*Task*:
Which lines below hold the word "finishes"? Copy all of them.
***** Dataset excerpts
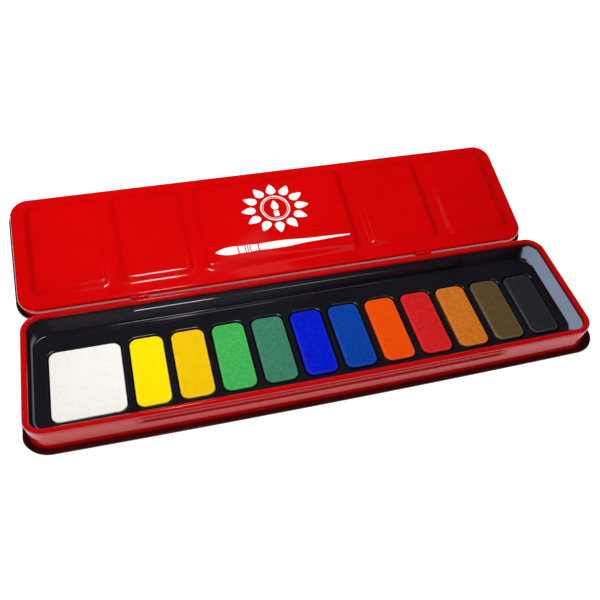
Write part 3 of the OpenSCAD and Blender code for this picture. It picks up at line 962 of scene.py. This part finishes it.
**********
***** Dataset excerpts
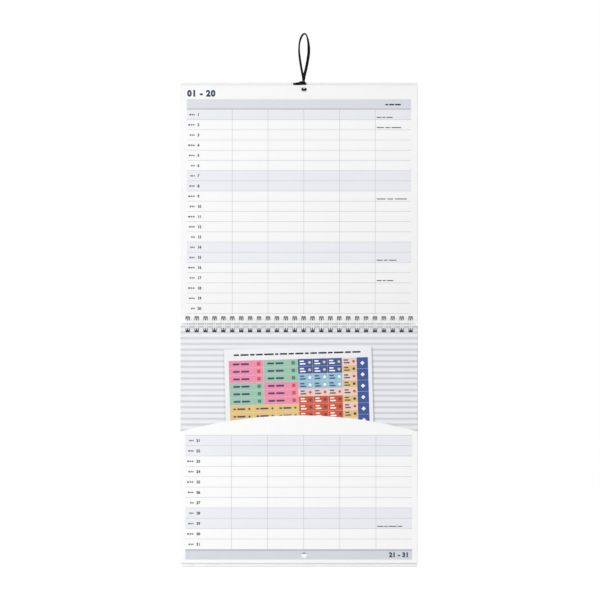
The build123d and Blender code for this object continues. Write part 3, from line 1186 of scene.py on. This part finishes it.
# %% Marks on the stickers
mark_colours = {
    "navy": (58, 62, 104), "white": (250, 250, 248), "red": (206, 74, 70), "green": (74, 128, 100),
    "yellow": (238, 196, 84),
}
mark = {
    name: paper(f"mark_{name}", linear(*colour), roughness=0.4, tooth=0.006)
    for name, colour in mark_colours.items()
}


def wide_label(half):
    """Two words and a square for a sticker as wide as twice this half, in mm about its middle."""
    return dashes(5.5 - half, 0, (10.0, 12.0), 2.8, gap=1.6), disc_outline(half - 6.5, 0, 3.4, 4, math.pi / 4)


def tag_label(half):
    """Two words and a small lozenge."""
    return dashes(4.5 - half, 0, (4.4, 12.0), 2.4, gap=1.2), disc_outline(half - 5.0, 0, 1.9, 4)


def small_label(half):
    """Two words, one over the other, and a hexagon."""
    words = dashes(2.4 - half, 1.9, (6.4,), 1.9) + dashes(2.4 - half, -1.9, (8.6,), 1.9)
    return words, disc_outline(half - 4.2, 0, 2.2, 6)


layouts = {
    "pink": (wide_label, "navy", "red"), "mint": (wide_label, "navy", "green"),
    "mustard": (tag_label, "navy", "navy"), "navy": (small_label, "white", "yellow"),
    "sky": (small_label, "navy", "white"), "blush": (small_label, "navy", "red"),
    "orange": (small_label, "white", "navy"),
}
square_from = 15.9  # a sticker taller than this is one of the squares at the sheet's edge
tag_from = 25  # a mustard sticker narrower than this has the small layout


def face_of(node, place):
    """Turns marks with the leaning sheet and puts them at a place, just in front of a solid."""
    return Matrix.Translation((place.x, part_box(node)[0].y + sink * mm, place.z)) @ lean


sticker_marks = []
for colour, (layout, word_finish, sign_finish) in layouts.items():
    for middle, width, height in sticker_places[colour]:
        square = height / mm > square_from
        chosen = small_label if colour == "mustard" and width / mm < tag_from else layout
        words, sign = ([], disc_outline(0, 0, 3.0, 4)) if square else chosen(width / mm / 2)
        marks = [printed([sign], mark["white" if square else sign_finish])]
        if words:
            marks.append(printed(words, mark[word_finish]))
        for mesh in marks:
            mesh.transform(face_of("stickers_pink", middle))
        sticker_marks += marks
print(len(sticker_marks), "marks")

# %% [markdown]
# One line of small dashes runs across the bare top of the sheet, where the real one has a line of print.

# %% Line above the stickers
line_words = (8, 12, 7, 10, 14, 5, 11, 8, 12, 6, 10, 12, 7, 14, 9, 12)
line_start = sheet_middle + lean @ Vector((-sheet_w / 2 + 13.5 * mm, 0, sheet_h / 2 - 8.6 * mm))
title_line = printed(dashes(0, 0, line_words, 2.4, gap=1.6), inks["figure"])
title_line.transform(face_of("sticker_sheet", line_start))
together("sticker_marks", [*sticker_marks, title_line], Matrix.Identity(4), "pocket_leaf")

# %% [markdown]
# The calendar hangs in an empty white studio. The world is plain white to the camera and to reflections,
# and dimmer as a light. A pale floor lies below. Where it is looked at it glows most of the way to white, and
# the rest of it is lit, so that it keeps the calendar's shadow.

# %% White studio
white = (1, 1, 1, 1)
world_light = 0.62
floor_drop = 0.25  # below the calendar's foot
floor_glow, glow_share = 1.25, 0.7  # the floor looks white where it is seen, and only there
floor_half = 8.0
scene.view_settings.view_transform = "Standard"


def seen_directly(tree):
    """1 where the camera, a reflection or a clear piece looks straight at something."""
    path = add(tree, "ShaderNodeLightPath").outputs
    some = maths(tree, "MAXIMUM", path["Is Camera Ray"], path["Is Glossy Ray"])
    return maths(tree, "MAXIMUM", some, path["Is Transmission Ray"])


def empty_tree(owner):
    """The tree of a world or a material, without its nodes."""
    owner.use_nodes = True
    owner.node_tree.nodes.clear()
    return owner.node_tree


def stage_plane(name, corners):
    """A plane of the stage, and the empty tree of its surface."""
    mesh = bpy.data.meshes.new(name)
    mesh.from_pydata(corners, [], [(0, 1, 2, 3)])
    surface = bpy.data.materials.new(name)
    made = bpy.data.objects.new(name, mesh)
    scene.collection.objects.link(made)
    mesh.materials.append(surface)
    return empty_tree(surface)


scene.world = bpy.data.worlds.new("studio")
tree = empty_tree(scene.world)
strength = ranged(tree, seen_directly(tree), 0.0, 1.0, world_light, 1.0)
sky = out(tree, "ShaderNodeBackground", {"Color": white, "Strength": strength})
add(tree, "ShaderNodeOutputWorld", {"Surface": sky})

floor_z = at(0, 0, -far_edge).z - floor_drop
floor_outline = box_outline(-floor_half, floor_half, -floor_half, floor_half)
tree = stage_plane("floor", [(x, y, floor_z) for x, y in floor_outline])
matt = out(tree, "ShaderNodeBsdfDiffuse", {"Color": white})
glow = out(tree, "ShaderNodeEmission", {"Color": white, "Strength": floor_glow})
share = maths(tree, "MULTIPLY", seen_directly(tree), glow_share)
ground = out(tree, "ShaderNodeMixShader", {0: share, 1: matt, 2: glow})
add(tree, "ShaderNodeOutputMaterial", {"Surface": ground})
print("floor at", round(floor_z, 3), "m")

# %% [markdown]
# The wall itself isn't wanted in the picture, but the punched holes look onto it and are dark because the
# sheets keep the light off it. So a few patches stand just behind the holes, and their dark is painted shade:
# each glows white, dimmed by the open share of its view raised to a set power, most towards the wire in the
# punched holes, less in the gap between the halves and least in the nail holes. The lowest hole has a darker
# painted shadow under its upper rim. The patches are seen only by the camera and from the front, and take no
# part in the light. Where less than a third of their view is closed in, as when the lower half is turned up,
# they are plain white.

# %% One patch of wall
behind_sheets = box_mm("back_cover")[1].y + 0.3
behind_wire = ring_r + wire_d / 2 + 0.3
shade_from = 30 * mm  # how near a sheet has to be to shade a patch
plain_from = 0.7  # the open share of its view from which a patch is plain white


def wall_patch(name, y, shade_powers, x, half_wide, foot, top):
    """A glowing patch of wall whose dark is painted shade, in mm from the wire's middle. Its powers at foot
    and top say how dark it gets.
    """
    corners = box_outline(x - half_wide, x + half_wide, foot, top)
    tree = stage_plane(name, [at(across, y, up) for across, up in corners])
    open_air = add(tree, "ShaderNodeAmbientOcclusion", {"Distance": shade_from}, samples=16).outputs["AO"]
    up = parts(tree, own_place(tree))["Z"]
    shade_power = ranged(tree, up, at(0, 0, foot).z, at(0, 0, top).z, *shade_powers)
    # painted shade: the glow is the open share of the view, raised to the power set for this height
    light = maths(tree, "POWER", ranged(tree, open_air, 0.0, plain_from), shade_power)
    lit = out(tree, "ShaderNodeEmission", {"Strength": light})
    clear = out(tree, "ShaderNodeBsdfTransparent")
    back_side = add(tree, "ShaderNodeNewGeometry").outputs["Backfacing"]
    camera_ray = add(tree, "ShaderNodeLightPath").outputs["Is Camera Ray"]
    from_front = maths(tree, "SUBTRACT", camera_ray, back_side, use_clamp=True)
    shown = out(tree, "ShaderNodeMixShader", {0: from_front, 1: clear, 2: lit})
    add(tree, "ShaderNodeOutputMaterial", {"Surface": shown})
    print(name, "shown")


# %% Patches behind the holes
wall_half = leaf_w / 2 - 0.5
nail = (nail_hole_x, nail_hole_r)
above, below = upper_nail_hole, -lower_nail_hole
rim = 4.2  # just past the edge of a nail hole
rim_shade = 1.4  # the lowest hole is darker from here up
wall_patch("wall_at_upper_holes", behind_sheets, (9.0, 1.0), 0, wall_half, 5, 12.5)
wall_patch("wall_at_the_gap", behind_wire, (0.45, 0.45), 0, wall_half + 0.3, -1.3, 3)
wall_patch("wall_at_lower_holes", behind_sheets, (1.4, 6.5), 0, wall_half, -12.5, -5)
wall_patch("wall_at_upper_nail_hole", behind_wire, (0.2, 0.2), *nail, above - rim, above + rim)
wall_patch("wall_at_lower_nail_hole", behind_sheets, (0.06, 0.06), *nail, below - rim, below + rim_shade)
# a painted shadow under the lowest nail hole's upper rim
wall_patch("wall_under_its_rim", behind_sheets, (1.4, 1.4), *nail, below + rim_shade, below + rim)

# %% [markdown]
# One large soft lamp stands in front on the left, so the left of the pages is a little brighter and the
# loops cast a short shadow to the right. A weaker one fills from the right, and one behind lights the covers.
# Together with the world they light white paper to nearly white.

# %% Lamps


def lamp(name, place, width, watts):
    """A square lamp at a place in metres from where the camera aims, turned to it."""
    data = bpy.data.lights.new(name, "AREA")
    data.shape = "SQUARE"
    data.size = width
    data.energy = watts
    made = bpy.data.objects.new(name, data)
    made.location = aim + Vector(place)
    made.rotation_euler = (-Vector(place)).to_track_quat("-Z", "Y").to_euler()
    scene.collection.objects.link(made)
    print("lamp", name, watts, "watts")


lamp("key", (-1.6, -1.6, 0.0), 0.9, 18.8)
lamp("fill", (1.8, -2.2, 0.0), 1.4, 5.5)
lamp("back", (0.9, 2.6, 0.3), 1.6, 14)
**********
*The reply*:
Write part 3 of the OpenSCAD and Blender code for this picture. It picks up at line 962 of scene.py. This part finishes it.
The build123d and Blender code for this object continues. Write part 3, from line 1186 of scene.py on. This part finishes it.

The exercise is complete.